Genau so ist es! Amoled Displays können auch sichtbar altern, ähnlich einer alten Glühbirne die nach einer Zeit etwas dunkler wird. Wird häufiger als einbrennen bezeichnet. Samsung tauscht aber während der Garantie solche Displays ohne Probleme!


----------



## GamerX (2. Mai 2013)

DaStash schrieb:


> Das ist denke ich kein Fehler. Und den Vergleich zum s2 kann man nicht ziehen, da dies auf einer rgb Matrix beruht und das s3 und s4 die pentile matrix verwenden. Außerdem, wie kommst du darauf wenn es ein "Fehler" ist, dass er überall auftritt, welche Quelle hast du da? Ist es nicht eher, wenn es "jeder" hat normal?
> 
> MfG



Es kann durchaus sein, dass der "Fehler" einfach durch die pentile Struktur des Galaxy S4 verursacht wird, aber dann muss Samsung A) das Problem möglichst minimieren oder B) zugeben, dass das bei AMOLED Displays mit Pentile-Matrix einfach der Fall ist. Aber das Beste an dem Problem ist, dass man es mit Hilfe einer App (https://play.google.com/store/apps/details?id=com.netmanslab.sa) selber beheben kann, indem man die RGB Werte permanent auf 10 stellt, wodurch die grünen Pixel nie ausgeschaltet werden und auch nicht träger reagieren. Das einzige Problem daran ist, dass man dadurch den größten Vorteil eines AMOLED-Displays verliert, nämlich den tollen Kontrast bzw. geringen Stromverbrauch.


----------



## DaStash (2. Mai 2013)

Ich sehe immer noch nicht wo jetzt der von dir in der News proklamierte Fehler sein soll?

p.s.: Selbst in den aktuellen Kommentaren aus deinem einzigen Verweis, dass xda Forum, wird aktuell von einem non issue geschrieben und Vergleiche mit dem S3 gemacht.^^

MfG


----------



## GamerX (2. Mai 2013)

DaStash schrieb:


> Ich sehe immer noch nicht wo jetzt der von dir in der News proklamierte Fehler sein soll?
> 
> MfG



Dann lies dir einfach die Seite mit Google Translate durch: Samsung Galaxy S4 heeft schermprobleem? | Hardware.Info Nederland
Wenn du diese Tatsache aus persönlicher Sicht nicht als Problem empfindest, kann ich das natürlich einsehen. Es gibt aber viele Perfektionisten (wie mich), die das Problem nicht so einfach ad acta legen können xD


----------



## Bioschnitzel (2. Mai 2013)

GamerX schrieb:


> Über die Farbe des eigentlichen Bildschirms im ausgeschalteten Zusatand lässt sich streiten, aber in diesem fall geht es wirklich darum, dass rote Subpixel weiterleuchten und nicht ausgeschaltet werden, was bei einem AMOLED-Display nicht der Fall sein sollte.
> Die von mir angegebene Quelle hat ein sehr schönes Bild dazu: Samsung Galaxy S4 heeft schermprobleem? | Hardware.Info Nederland Es ist klar zu sehen, dass das S2 nicht davon betroffen ist, obwohl es auch ein AMOLED Display besitzt.


 
Du weißt doch garnicht wie das Foto vom S2 entstanden ist? Ich kann dir auch 2 Fotos von meinem ehemaligen S2 machen wo man einmal schwarz sieht, und einmal das noch ganz leicht vorhandene "bräunliche" leuchten. Alles nur eine Frage der Kameraeinstellung und Umgebung. 

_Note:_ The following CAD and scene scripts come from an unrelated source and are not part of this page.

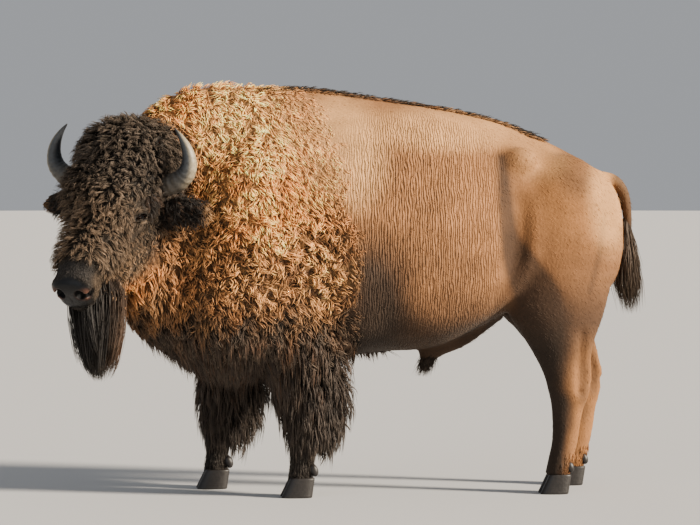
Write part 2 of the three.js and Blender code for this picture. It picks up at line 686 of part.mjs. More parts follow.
// A part of the body's surface, meshed in a box. It is kept on the first side of the planes in
// `before` and on the second side of those in `after`, and `minus` is cut out of it.
function flesh({ box: [min, max], cell, frame, before = [], after = [], minus = [] }) {
  let solid = solidOf(meshField(body, min, max, cell, frame));
  for (const name of before) solid = solid.subtract(beyond(PLANES[name]));
  for (const name of after) solid = solid.subtract(beyond(flipped(PLANES[name])));
  for (const other of minus) solid = solid.subtract(other);
  return biggestPiece(solid);
}

const bothSides = (form, ...rest) => Object.values(SIDES).map((side) => form(side, ...rest));
const sockets = [...bothSides(horn, GAP), ...bothSides(ear, GAP), ...bothSides(eye, GAP)];

// The parts of the head share one grid that is square to the face.
const faceFrame = new THREE.Matrix4().makeBasis(noseward, left, outward).setPosition(POLL);
const HEAD_BOX = [[-420, -338, -440], [820, 338, 290]];
const MUZZLE_BOX = [[360, -190, -260], [700, 190, 140]];
const headParts = {
  crown: {
    box: HEAD_BOX,
    cell: [72, 52, 66],
    after: ["faceToCrown"],
    look: DARK_WOOL,
  },
  face: {
    box: HEAD_BOX,
    cell: [70, 52, 68],
    before: ["faceToCrown", "faceToMuzzle", "headToBeard"],
    look: DARK_WOOL,
  },
  muzzle: {
    box: MUZZLE_BOX,
    cell: [37, 31, 35],
    before: ["muzzleToChin", "headToBeard"],
    after: ["faceToMuzzle"],
    look: NOSE_SKIN,
  },
  chin: {
    box: MUZZLE_BOX,
    cell: [42, 34.5, 38],
    before: ["headToBeard"],
    after: ["muzzleToChin", "faceToMuzzle"],
    look: NOSE_SKIN,
  },
  beard: {
    box: HEAD_BOX,
    cell: [74, 52, 66],
    after: ["headToBeard"],
    look: DARK_WOOL,
  },
};

function addHead() {
  for (const [name, { look, after = [], ...shape }] of Object.entries(headParts)) {
    const minus = name === "muzzle" ? bothSides(nostril) : sockets;
    const planes = ["shoulderToNeck", "neckToHead", "throatToHead", ...after];
    addPart(name, flesh({ ...shape, after: planes, frame: faceFrame, minus }), look);
  }
  for (const [name, side] of Object.entries(SIDES)) {
    addPart(`horn_${name}`, horn(side), HORN_SHEATH);
    addPart(`ear_${name}`, ear(side), DARK_WOOL);
    addPart(`eye_${name}`, eye(side), EYE_GLASS);
  }
}

function addTrunk() {
  const legs = bothSides(forelegBlock, GAP);
  const headRegion = beyond(PLANES.neckToHead).intersect(beyond(PLANES.throatToHead));
  const neck = flesh({
    box: [[-1280, -560, 420], [-560, 400, 1860]],
    cell: [98, 92, 104],
    after: ["shoulderToNeck"],
    minus: [headRegion, ...sockets, ...legs],
  });
  addPart("neck", neck, WOOL);
  const shoulders = flesh({
    box: [[-1100, -611, 380], [80, 611, 1900]],
    cell: [160, 94, 126],
    before: ["shoulderToNeck", "shoulderToBarrel"],
    minus: [...sockets, ...legs],
  });
  addPart("shoulders", shoulders, WOOL);
  const barrel = flesh({
    box: [[-300, -611, 440], [860, 611, 1900]],
    cell: [175, 94, 116],
    before: ["barrelToRump"],
    after: ["shoulderToBarrel"],
    minus: [...legs, sheathBlock(GAP)],
  });
  addPart("barrel", barrel, SHORT_COAT);
  const rump = flesh({
    box: [[420, -495, 640], [1360, 495, 1780]],
    cell: [100, 90, 98],
    before: ["rumpToThigh"],
    after: ["barrelToRump"],
    minus: [tail(GAP)],
  });
  addPart("rump", rump, SHORT_COAT);
  const underBelly = solidOf(meshField(body, [180, -200, 440], [700, 200, 800], [52, 40, 46]));
  addPart("sheath", biggestPiece(underBelly.intersect(sheathBlock(0))), LEG_COAT);
  addPart("tail", tail(), SHORT_COAT);
  addPart("tassel", sweep(TASSEL, SIDEWAYS, 8, 6).subtract(tail(GAP)), DARK_WOOL);
}

// A box from x0 to x1 and z0 to z1 that reaches from the inner to the outer side of a leg.
function sideBox(side, [x0, x1], [inner, outer], [z0, z1]) {
  const [y0, y1] = bySide(side, inner, outer);
  return [[x0, y0, z0], [x1, y1, z1]];
}

function addLegs(name, side) {
  const legBox = sideBox(side, [-1040, 230], [-20, 520], [30, 760]);
  const foreleg = solidOf(meshField(body, ...legBox, [86, 68, 104]));
  const upper = foreleg.intersect(forelegBlock(side, 0)).subtract(beyond(PLANES.legToPastern));
  addPart(`foreleg_${name}`, biggestPiece(upper), LEG_COAT);
  addFoot(`fore_${name}`);

  const thigh = flesh({
    box: sideBox(side, [500, 1340], [-90, 480], [540, 1160]),
    cell: [96, 72, 98],
    before: ["thighToShank", ...(side < 0 ? ["leftToRight"] : [])],
    after: ["barrelToRump", "rumpToThigh", ...(side > 0 ? ["leftToRight"] : [])],
  });
  addPart(`thigh_${name}`, thigh, SHORT_COAT);
  const stride = side > 0 ? HIND_STRIDE : 0;
  const shank = flesh({
    box: sideBox(side, [680 + stride / 2, 1240 + stride / 2], [10, 350], [120, 820]),
    cell: [52, 42, 82],
    before: ["legToPastern"],
    after: ["thighToShank"],
  });
  addPart(`shank_${name}`, shank, LEG_COAT);
  addFoot(`hind_${name}`);
}

function addFoot(name) {
  const foot = FEET[name];
  const side = Math.sign(foot.y);
  const pastern = flesh({
    box: [[foot.x - 170, foot.y - 130, 20], [foot.x + 280, foot.y + 130, 300]],
    cell: [60, 52, 66],
    before: ["pasternToHoof"],
    after: ["legToPastern"],
    minus: bothSides((s) => dewclaw(foot, s, GAP)),
  });
  addPart(`pastern_${name}`, pastern, LEG_COAT);
  for (const [place, way] of [["inner", -side], ["outer", side]]) {
    const spread = (CLAW.width * foot.size + CLAW.cleft) / 2;
    const half = claw(foot.size).translate([foot.x, foot.y + way * spread, 0]);
    addPart(`hoof_${name}_${place}`, half, HOOF_HORN);
    addPart(`dewclaw_${name}_${place}`, dewclaw(foot, way), HOOF_HORN);
  }
}

addHead();
addTrunk();
for (const [name, side] of Object.entries(SIDES)) addLegs(name, side);

// The part's origin is on the ground, below the middle of its bounding box.
const bounds = new THREE.Box3().setFromObject(animal);
const middle = bounds.getCenter(new THREE.Vector3());
animal.position.set(-middle.x, -middle.y, -bounds.min.z);

const part = new THREE.Group();
part.add(animal);
export default part;
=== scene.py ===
import math

import bmesh
import bpy
import numpy as np
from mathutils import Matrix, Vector


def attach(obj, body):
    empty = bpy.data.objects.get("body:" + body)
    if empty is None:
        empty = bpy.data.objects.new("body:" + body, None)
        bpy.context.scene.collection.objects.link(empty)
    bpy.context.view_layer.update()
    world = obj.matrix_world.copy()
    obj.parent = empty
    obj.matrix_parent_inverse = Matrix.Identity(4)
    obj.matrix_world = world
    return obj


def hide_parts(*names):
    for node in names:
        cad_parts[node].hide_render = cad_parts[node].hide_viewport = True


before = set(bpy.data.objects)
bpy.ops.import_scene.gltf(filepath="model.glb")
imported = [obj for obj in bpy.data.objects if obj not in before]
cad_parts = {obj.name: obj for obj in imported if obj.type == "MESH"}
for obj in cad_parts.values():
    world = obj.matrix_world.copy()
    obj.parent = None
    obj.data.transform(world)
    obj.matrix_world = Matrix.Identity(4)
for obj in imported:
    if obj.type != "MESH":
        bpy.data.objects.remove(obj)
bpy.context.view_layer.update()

# ------------------------------------------------------------------ camera, floor and light
# A long lens far to the animal's left, a little ahead of square, at the height of its back.
# A plain pale floor, a broad warm light from behind the rump and a weak cool one from the head.

LOOKED_AT = Vector((0.022, 0.0963, 1.010))
CAMERA_TURN, CAMERA_RISE = math.radians(-6), math.radians(2.2)
CAMERA_DISTANCE, FARTHEST = 13.0, 200.0
FOCAL_LENGTH, SENSOR_WIDTH = 151.9, 36.0  # mm
FLOOR_RADIUS, FLOOR_GREY = 60.0, (0.50, 0.50, 0.50)
SKY_COLOR, SKY_STRENGTH = (0.92, 0.95, 1.0, 1), 0.4


def placed(name, data):
    """A new object for the data, in the scene."""
    made = bpy.data.objects.new(name, data)
    bpy.context.collection.objects.link(made)
    return made


lens = bpy.data.cameras.new("view_from_left")
lens.lens, lens.sensor_width, lens.clip_end = FOCAL_LENGTH, SENSOR_WIDTH, FARTHEST
camera = placed("view_from_left", lens)
camera.location = LOOKED_AT + CAMERA_DISTANCE * Vector(
    (
        math.sin(CAMERA_TURN) * math.cos(CAMERA_RISE),
        -math.cos(CAMERA_TURN) * math.cos(CAMERA_RISE),
        math.sin(CAMERA_RISE),
    )
)
camera.rotation_euler = (LOOKED_AT - camera.location).to_track_quat("-Z", "Y").to_euler()
bpy.context.scene.camera = camera


def blank_material(name):
    """A new material, with its node tree and its shader."""
    material = bpy.data.materials.new(name)
    material.use_nodes = True
    return material, material.node_tree, material.node_tree.nodes["Principled BSDF"]


def plug(tree, target, inputs):
    """Sets a node's inputs: a socket is linked, and anything else is the value itself."""
    for name, given in inputs.items():
        if isinstance(given, bpy.types.NodeSocket):
            tree.links.new(given, target.inputs[name])
        else:
            target.inputs[name].default_value = given


def plain_material(name, color, roughness):
    material, tree, shader = blank_material(name)
    plug(tree, shader, {"Base Color": (*color, 1), "Roughness": roughness})
    return material


bpy.ops.mesh.primitive_circle_add(
    vertices=96, radius=FLOOR_RADIUS, fill_type="NGON", location=(0, 0, 0)
)
floor = bpy.context.object
floor.name = "floor"
floor.data.materials.append(plain_material("pale_floor", FLOOR_GREY, 0.9))


def sun(name, toward, strength, spread, color):
    light = bpy.data.lights.new(name, "SUN")
    light.energy = strength
    light.angle = math.radians(spread)
    light.color = color
    placed(name, light).rotation_euler = Vector(toward).to_track_quat("Z", "Y").to_euler()


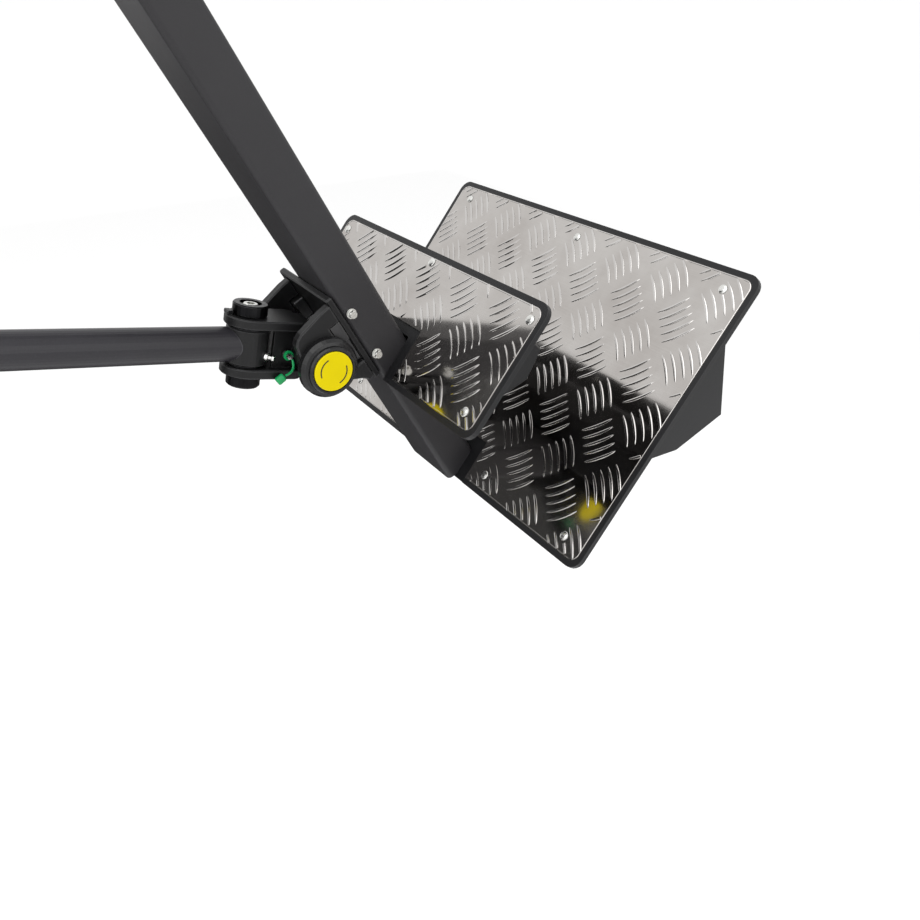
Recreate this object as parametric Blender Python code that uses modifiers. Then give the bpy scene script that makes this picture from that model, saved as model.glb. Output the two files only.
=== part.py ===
"""Lever arm with two tread-plate steps and a universal joint that carries a link tube.

Metres, +Z up. The origin is the centre of the arm's upper end. Y runs along the steps.
"""
import bpy
import bmesh
from math import radians, cos, sin
from mathutils import Matrix, Vector

# arm: rectangular tube that comes down to the right
ARM_TILT = radians(62.0)
ARM_LEN = 0.592
ARM_Y = 0.080
ARM_W = 0.040
ARM_WALL = 0.003
ARM_CORNER = 0.0055
BOLT_T = (0.3577, 0.4074)
BOLT_W = -0.0130
TOP_T, TOP_Y, TOP_W = 0.010, 0.060, 0.045

# steps: both slope down towards -X
STEP_TILT = radians(51.1)
RIM = 0.0056
TRAY_T = 0.0050
SKIN_T = 0.0018
GAP = 0.0003
BIG_AT = (0.4703, 0.2717, 0.2350)
BIG_U, BIG_V = 0.479, 0.3102
SMALL_AT = (0.3814, 0.0982, 0.1745)
SMALL_U, SMALL_V = 0.3675, 0.1316
NOTCH_SIDE = 0.0160
BOX_WALL = 0.003

# universal joint
PIVOT_T, PIVOT_W = 0.3815, -0.0595
YOKE_Y = 0.0045
YOKE_TILT = radians(13.4)
SWING = radians(7.5)
BARREL_X, BARREL_Z = -0.0580, 0.0042
BARREL_R, BARREL_H = 0.0194, 0.0330
EAR_R, EAR_T = 0.0222, 0.0085
CHEEK_IN, CHEEK_T, CHEEK_R = 0.0395, 0.0100, 0.0236
HUB_R = 0.0190
HUB_Y = CHEEK_IN - 0.0022
PIN_R = 0.0100
SWIVEL_R = 0.0080
EAR_IN = BARREL_H / 2 + 0.0022
WEB_Y = 0.0120
NIPPLE_AT = (-0.0242, -0.0010)
BARREL_NIPPLE = radians(-52)
BARREL_NIPPLE_Z = -0.0080
LINK_R, LINK_WALL, LINK_LEN = 0.01575, 0.0026, 0.270

# bracket plate (from and to along the arm, from and to in Y, thickness) and its cheeks' recess
FLANGE = (0.333, 0.4290, -0.0400, 0.0670, 0.0065)
RECESS = 0.0115
RECESS_START, RECESS_END = -0.0275, 0.0205


def frame(origin, x, y, z):
    m = Matrix.Identity(4)
    for col, vec in enumerate((x, y, z)):
        for row in range(3):
            m[row][col] = vec[row]
    m.translation = Vector(origin)
    return m


along = Vector((cos(ARM_TILT), 0, -sin(ARM_TILT)))
across = Vector((sin(ARM_TILT), 0, cos(ARM_TILT)))
down = Vector((-cos(STEP_TILT), 0, -sin(STEP_TILT)))
out = Vector((-sin(STEP_TILT), 0, cos(STEP_TILT)))
ahead = Vector((cos(YOKE_TILT), 0, -sin(YOKE_TILT)))
up = Vector((sin(YOKE_TILT), 0, cos(YOKE_TILT)))
side = Vector((0, 1, 0))


def on_arm(t, w, y=0.0):
    return along * t + across * w + side * y


ARM = frame((0, 0, 0), along, side, across)
BIG = frame(on_arm(*BIG_AT), down, -side, out)
SMALL = frame(on_arm(*SMALL_AT), down, -side, out)
YOKE = frame(on_arm(PIVOT_T, PIVOT_W, YOKE_Y), ahead, side, up)
HINGE = YOKE @ Matrix.Rotation(radians(90), 4, "X")   # local Z is -Y
LINK = YOKE @ Matrix.Translation((BARREL_X, 0, BARREL_Z)) @ Matrix.Rotation(SWING, 4, "Z")
ABOUT_Y = Matrix.Rotation(radians(-90), 4, "X")
ABOUT_X = Matrix.Rotation(radians(90), 4, "Y")

for ob in list(bpy.data.objects):
    bpy.data.objects.remove(ob, do_unlink=True)

scene = bpy.context.scene
parts = bpy.data.collections.new("step_arm_with_yoke_joint")
tools = bpy.data.collections.new("cutters")
scene.collection.children.link(parts)
scene.collection.children.link(tools)

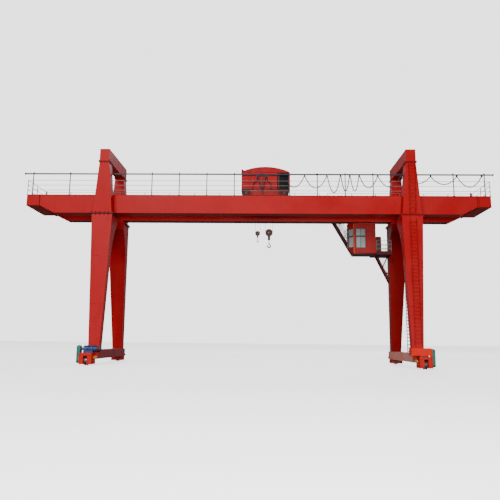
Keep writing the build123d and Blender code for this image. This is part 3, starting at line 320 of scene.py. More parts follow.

Und da mein S2 das auch hatte, und ich sogar schrieb das ich schon MEHRERE S2`s in der Hand hatte und ALLE dieses leuchten hatten, kannst du nicht sagen das die S2`s davon nicht betroffen sind. JEDES Amoled Gerät hat diesen "Effekt". Auch wirkt dieses Bräunliche leuchten meist fleckig, ist ebenfalls ganz normal und liegt an dem Herstellungsverfahren.




Skipper81Ger schrieb:


> man kann mich durchaus als samsung-fanboy bezeichen, aber die nachricht schockt mich nicht. denn seit kurzem bin ich im besitz eines xperia z und bin super glücklich. wollte ich nur mal sagen um was zu sagen



Haha same here (bin auch von S2 auf Xperia Z gewechselt^^) , nie wieder diesen Amoled Mist der von der Qualität streut ohne Ende. Ein Gerät zu bekommen was keinen Farbstich/Verlauf aufweißt grenzt schon an ein Wunder. 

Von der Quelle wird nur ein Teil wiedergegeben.